Was wird akzeptabel sein?
Die massiven Proteste der Bauern gegen die Sparvorhaben der Ampelkoalition haben bis dato nicht zum gewünschten Ergebnis der kompletten Rücknahme der Steuererhöhung für Agrardiesel geführt. Gleichwohl ist aufgrund des Drucks auf der Straße und durch die große Sympathie, die die Bauern in der Bevölkerung genießen, Bewegung in die politische Diskussion gekommen. Die Politiker der Ampelkoalition machen mehr oder weniger brauchbare Vorschläge, um die Landwirte zu besänftigen. Das reicht von kaum glaubhaften Versprechen, Bürokratie abzubauen oder die Marktposittion der Landwirtschaft in der Lebensmittelkette zu stärken, bis hin zu umsetzbaren Vorschlägen wie die Steuerbefreiung für Biokraftstoffe, eine steuerliche Gewinnglättung oder die seit Jahren vom Berufsstand geforderte steuerfreie Risikoausgleichsrücklage. Dies zumindest würde allen Betrieben etwas bringen. Auf der anderen Seite macht die Ampel klar, dass sie beim Agrardiesel nicht über den sogenannten Kompromiss der Abschmelzung hinausgehen will. Sie müsste befürchten, dass sie bei einer kompletten Rücknahme der Vorschläge gänzlich an Ansehen verliert und auch Forderungen anderer Gruppen nachgeben müsste. Demgegenüber stehen die hohen Erwartungen im Berufsstand, auch angesichts der nie dagewesenen Mobilisierung und des riesigen Engagements der Protestteilnehmer. Welches politische Angebot wird akzeptabel sein?

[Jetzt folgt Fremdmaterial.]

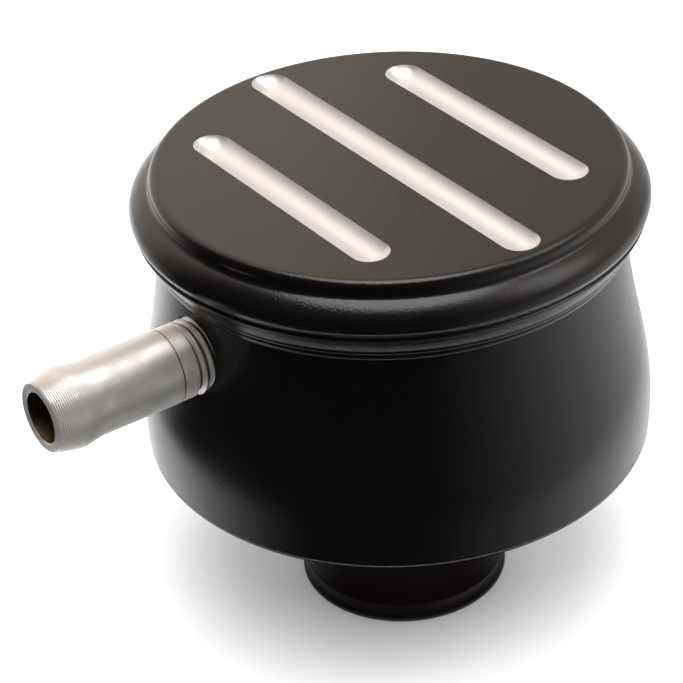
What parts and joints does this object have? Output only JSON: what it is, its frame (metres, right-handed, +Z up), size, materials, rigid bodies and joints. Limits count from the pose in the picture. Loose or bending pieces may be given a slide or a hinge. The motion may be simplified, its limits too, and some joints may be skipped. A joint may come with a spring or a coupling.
{
  "type": "valve cover breather",
  "caption": "Push-in valve cover breather: turned black bowl and cap with milled flutes, short neck below, bare hose nipple on the side and a filter stack inside.",
  "frame": {"origin": "on the neck's axis where the neck leaves the body's underside", "axes": "+Z up from the neck to the cap; -Y along the hose nipple, out of its mouth; X along the flutes"},
  "size_m": [0.0656, 0.0842, 0.0625],
  "materials": {
    "black_coat": "satin",
    "neck_coat": "satin",
    "bare_aluminium": "satin",
    "plated_steel": "satin",
    "rubber": "matte",
    "filter_foam": "matte"
  },
  "bodies": {
    "root": {"body": "black_coat", "neck": "neck_coat", "neck_gasket": "rubber", "neck_screw_1": "plated_steel", "neck_screw_2": "plated_steel", "neck_screw_3": "plated_steel", "carrier_plate": "plated_steel", "lower_spacer": "plated_steel", "splash_baffle": "plated_steel", "baffle_sleeve": "plated_steel", "filter_seat": "plated_steel", "filter_core": "plated_steel", "filter_element": "filter_foam", "filter_screen": "plated_steel", "filter_lid": "plated_steel", "cap": "black_coat", "cap_o_ring": "rubber", "hose_nipple": "bare_aluminium", "tie_screw": "plated_steel", "flat_washer": "plated_steel", "lock_washer": "plated_steel"}
  },
  "joints": []
}
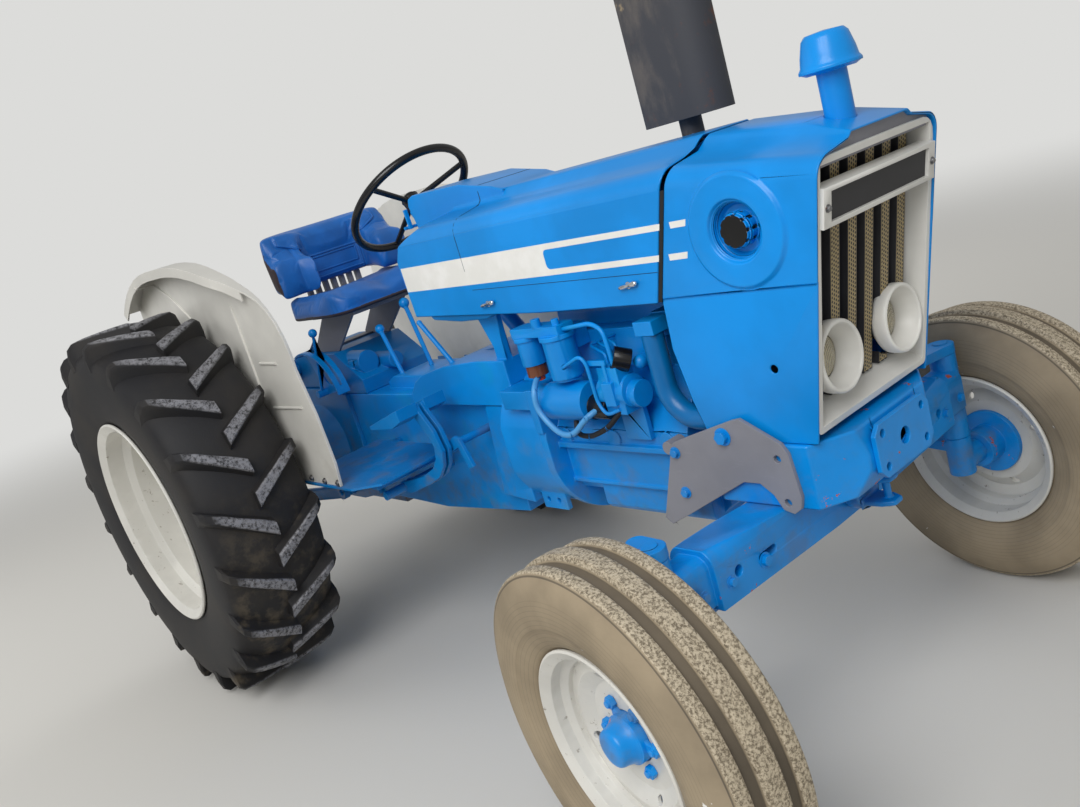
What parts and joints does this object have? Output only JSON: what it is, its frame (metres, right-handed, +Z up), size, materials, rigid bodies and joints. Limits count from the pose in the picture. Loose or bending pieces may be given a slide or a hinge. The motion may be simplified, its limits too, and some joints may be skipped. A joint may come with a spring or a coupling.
{
  "type": "tractor",
  "caption": "Vintage utility tractor with an open engine, shell fenders, lugged rear tyres, steerable front wheels and a rear lifting linkage.",
  "frame": {"origin": "middle of the bounding box at ground level", "axes": "+X forward, +Y to the driver's left, +Z up"},
  "size_m": [3.3512, 1.88, 2.06],
  "materials": {
    "paint_blue": "faded gloss",
    "paint_cream": "worn gloss",
    "paint_grey": "weathered",
    "rear_tyre_rubber": "dusty rubber",
    "front_tyre_rubber": "dusty rubber",
    "hose_rubber": "painted rubber",
    "grille_dark": "matte",
    "radiator_black": "matte",
    "exhaust_steel": "rusty",
    "wheel_black": "satin",
    "seat_vinyl": "vinyl"
  },
  "bodies": {
    "chassis": {"rear_axle": "paint_blue", "gearbox": "paint_blue", "engine": "paint_blue", "front_casting": "paint_blue", "front_plate": "paint_blue", "side_brackets": "paint_grey", "front_axle": "paint_blue", "hydraulics": "paint_blue", "quadrant": "paint_blue", "drawbar": "paint_grey", "engine_fittings": "paint_blue", "radiator": "radiator_black", "water_hose": "hose_rubber", "hood": "paint_blue", "fuel_tank": "paint_blue", "nose": "paint_blue", "grille_frame": "paint_cream", "grille_columns": "grille_dark", "headlamps": "paint_cream", "pre_cleaner": "paint_blue", "exhaust": "exhaust_steel", "steering_column": "paint_blue", "seat_support": "paint_grey", "seat_cushion": "seat_vinyl", "seat_backrest": "seat_vinyl", "fender_right": "paint_cream", "fender_left": "paint_cream", "footplates": "paint_blue"},
    "rear_wheel_right": {"rear_tyre_right": "rear_tyre_rubber", "rear_rim_right": "paint_cream"},
    "rear_wheel_left": {"rear_tyre_left": "rear_tyre_rubber", "rear_rim_left": "paint_cream"},
    "front_wheel_right": {"front_tyre_right": "front_tyre_rubber", "front_rim_right": "paint_cream", "front_hub_right": "paint_blue"},
    "front_wheel_left": {"front_tyre_left": "front_tyre_rubber", "front_rim_left": "paint_cream", "front_hub_left": "paint_blue"},
    "knuckle_right": {"knuckle_right": "paint_blue"},
    "knuckle_left": {"knuckle_left": "paint_blue"},
    "tie_rod": {"tie_rod": "paint_blue"},
    "drag_link": {"drag_link": "paint_grey"},
    "drop_arm": {"drop_arm": "paint_grey"},
    "steering_wheel": {"steering_wheel": "wheel_black"},
    "lift_arms": {"lift_arms": "paint_blue"},
    "lift_rod_right": {"lift_rod_right": "paint_blue"},
    "lift_rod_left": {"lift_rod_left": "paint_blue"},
    "lower_link_right": {"lower_link_right": "paint_blue"},
    "lower_link_left": {"lower_link_left": "paint_blue"}
  },
  "joints": [
    {"name": "rear_spin_right", "type": "hinge", "parent": "chassis", "child": "rear_wheel_right", "pos_m": [-0.9268, -0.751, 0.687], "axis": [0, 1, 0], "continuous": true},
    {"name": "front_spin_right", "type": "hinge", "parent": "knuckle_right", "child": "front_wheel_right", "pos_m": [1.2414, -0.74277, 0.397], "axis": [0.1305, 0.9914, 0], "continuous": true},
    {"name": "rear_spin_left", "type": "hinge", "parent": "chassis", "child": "rear_wheel_left", "pos_m": [-0.9268, 0.751, 0.687], "axis": [0, 1, 0], "continuous": true},
    {"name": "front_spin_left", "type": "hinge", "parent": "knuckle_left", "child": "front_wheel_left", "pos_m": [1.279, 0.74277, 0.397], "axis": [0.1305, 0.9914, 0], "continuous": true},
    {"name": "steer_left", "type": "hinge", "parent": "chassis", "child": "knuckle_left", "pos_m": [1.2602, 0.6, 0.47], "axis": [0, 0, 1], "range_deg": [-42.5, 57.5]},
    {"name": "steer_right", "type": "hinge", "parent": "chassis", "child": "knuckle_right", "pos_m": [1.2602, -0.6, 0.47], "axis": [0, 0, 1], "range_deg": [-42.51, 57.51]},
    {"name": "tie_rod_ball", "type": "hinge", "parent": "knuckle_left", "child": "tie_rod", "pos_m": [1.11148, 0.61958, 0.436], "axis": [0, 0, 1], "range_deg": [-57.51, 42.51]},
    {"name": "drag_link_ball", "type": "hinge", "parent": "knuckle_left", "child": "drag_link", "pos_m": [1.24584, 0.49094, 0.712], "axis": [0, 0, 1], "range_deg": [-57.51, 42.51]},
    {"name": "drop_arm_turn", "type": "hinge", "parent": "chassis", "child": "drop_arm", "pos_m": [0.2232, 0.232, 0.93], "axis": [0, 1, 0], "range_deg": [-40.6, 30.02]},
    {"name": "steering_wheel_turn", "type": "hinge", "parent": "chassis", "child": "steering_wheel", "pos_m": [-0.0858, 0, 1.497], "axis": [-0.6157, 0, 0.788], "range_deg": [-425.01, 575.01]},
    {"name": "lift", "type": "hinge", "parent": "chassis", "child": "lift_arms", "pos_m": [-1.0218, 0, 0.985], "axis": [0, 1, 0], "range_deg": [-22, 45]},
    {"name": "lower_link_swing_right", "type": "hinge", "parent": "chassis", "child": "lower_link_right", "pos_m": [-0.8868, -0.205, 0.48], "axis": [0, 1, 0], "range_deg": [-13.12, 26.83]},
    {"name": "lift_rod_swing_right", "type": "hinge", "parent": "lift_arms", "child": "lift_rod_right", "pos_m": [-1.27123, -0.207, 0.93198], "axis": [0, 1, 0], "range_deg": [-45.95, 22.47]},
    {"name": "lower_link_swing_left", "type": "hinge", "parent": "chassis", "child": "lower_link_left", "pos_m": [-0.8868, 0.205, 0.48], "axis": [0, 1, 0], "range_deg": [-13.12, 26.83]},
    {"name": "lift_rod_swing_left", "type": "hinge", "parent": "lift_arms", "child": "lift_rod_left", "pos_m": [-1.27123, 0.207, 0.93198], "axis": [0, 1, 0], "range_deg": [-45.95, 22.47]}
  ],
  "couplings": [
    {"joint": "steer_right", "follows": "steer_left", "ratio": 1},
    {"joint": "tie_rod_ball", "follows": "steer_left", "ratio": -1},
    {"joint": "drag_link_ball", "follows": "steer_left", "ratio": -1},
    {"joint": "drop_arm_turn", "follows": "steer_left", "ratio": -0.706},
    {"joint": "steering_wheel_turn", "follows": "steer_left", "ratio": 10},
    {"joint": "lower_link_swing_right", "follows": "lift", "ratio": 0.596},
    {"joint": "lift_rod_swing_right", "follows": "lift", "ratio": -1.021},
    {"joint": "lower_link_swing_left", "follows": "lift", "ratio": 0.596},
    {"joint": "lift_rod_swing_left", "follows": "lift", "ratio": -1.021}
  ]
}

Die Steuererhöhung auf Agrardiesel ist und bleibt ungerecht und einseitig. Das hat selbst Bundeslandwirtschaftsminister Cem Özdemir zum bemerkenswerten Bekenntnis veranlasst, das er auf der Grünen Woche wiederholt hat. Dass er nämlich den Vorschlag der Ampelspitze so nicht gemacht hätte. Da er aber als Regierungsmitglied nicht dagegen rebellieren will, dringt er darauf, den sogenannten Kompromiss mit der Beibehaltung der Kfz-Steuerbefreiung zu akzeptieren. Auch die Erklärung von Finanzminister Christian Lindner zu Beginn der Proteste, offen für alternative Vorschläge zu sein, erhärtet den Vorwurf, dass die Sparpläne willkürlich sind. Auch diese Willkur treibt die Empörung an.